[XML-SIG] Re: SAX exceptions are odd
Thu, 5 Oct 2000 16:59:08 -0400 (EDT)
[Lars M. writes:]
>* Jeremy Hylton
>| If I call on parse on an empty file, I get no exception. Is this
>| desirable? I assume it means that "" is well-formed XML, but that
>| doesn't seem like a very helpful definition. Is this right?
>No, it's not right. You should get an error telling you that the
>document element is required.
Ok. Then consider it a bug report :-). Can you fix this and add a
test case to the test suite?
>| If I get almost any other exception I get an error message that says
>| something like: "not well-formed at None:1:7"
>Expat is not very good at providing informative error messages, so I
>don't think you can expect much more. If you want better error
>messages you should probably use xmlproc or xmllib.
I think the explanation part of the error message is okay, could be
better but not terrible. The part that's confusing is the
>As for the None that should imply that you just gave the parser a
>string to parse and didn't provide it with a system identifier (ie:
>URL or file name).
How does it know when I pass it a string and when I pass it a system
identifier? In Python, system identifiers are strings?!? What if I
have a file called "<foo>" will it open that file or attempt to parse
it as a string?
>| Why is None being printed? It gave me the initial impression that my
>| error was no setting up parse call correctly. I assumed that the None
>| was the cause of the exception and that under normal circumstances it
>| would have said something like "not well-formed at foo.xml:1:7".

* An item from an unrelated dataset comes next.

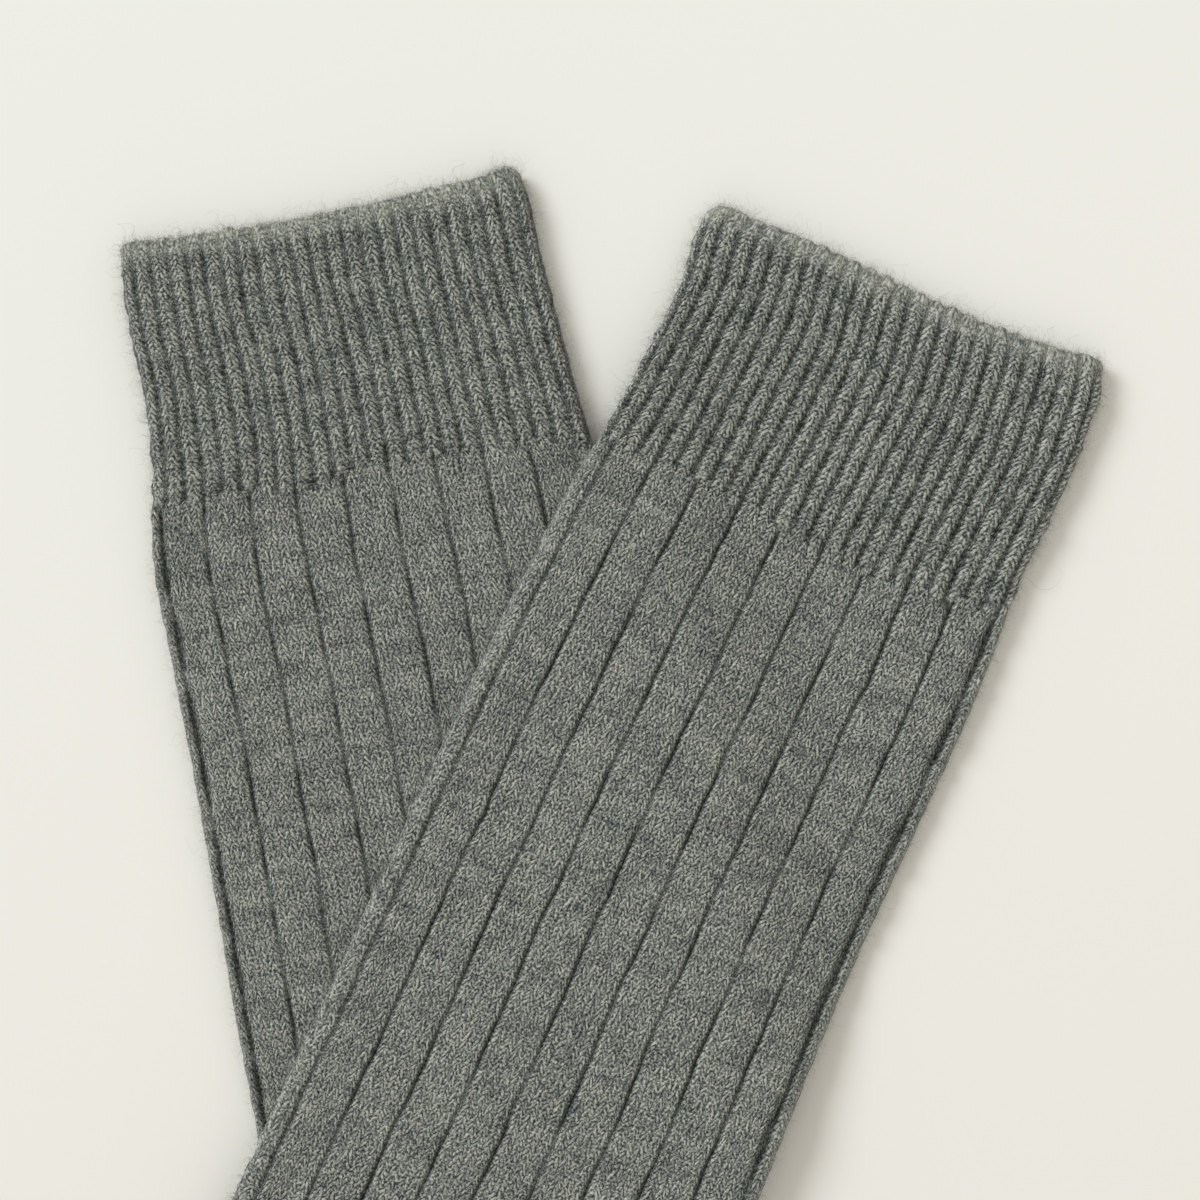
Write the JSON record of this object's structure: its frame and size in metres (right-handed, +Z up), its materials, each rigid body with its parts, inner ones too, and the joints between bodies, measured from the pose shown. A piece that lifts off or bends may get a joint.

>If you told it that you were parsing from foo.xml it should definitely
>return that information in the error message. Can you show us the
>exact call to parse?
I have a file foo in my current directory. I fire up Python:
> ls -l foo
-rw-rw-r-- 1 jeremy admin 0 Oct 5 16:57 foo
Python 2.0b2 (#18, Oct 5 2000, 09:53:11)
[GCC 2.95.2 19991024 (release)] on linux2
Type "copyright", "credits" or "license" for more information.
>>> from xml.sax import parse, ContentHandler
>>> parse("foo", ContentHandler())
>| What is a system identifier and why should it be reported in an
>| exception when it is None?
>The system identifier is SGML-speak (and XML-speak) for the location
>of the document being parsed. I guess we could leave it out in the
>cases where it is None, if people prefer that. (I personally have no
>opinion on that.)
I personally prefer that.
>| I also think the format is odd. There are three different pieces of
>| information separated by colons. I am accustomed to the notation
>| filename:line number, but not another colon for the cursor position.
>| It would have been clearer, I think, if the message were more
>| verbose and explained what each field was.
>How about this:
> "Not well-formed in foo.xml at line %d, column %d."
>If you prefer that I'd be happy to change both that and the lost
>system identifier (if that is indeed the problem).
I would like this a lot better. It will be appreciated by novice
programmers and whiners like me.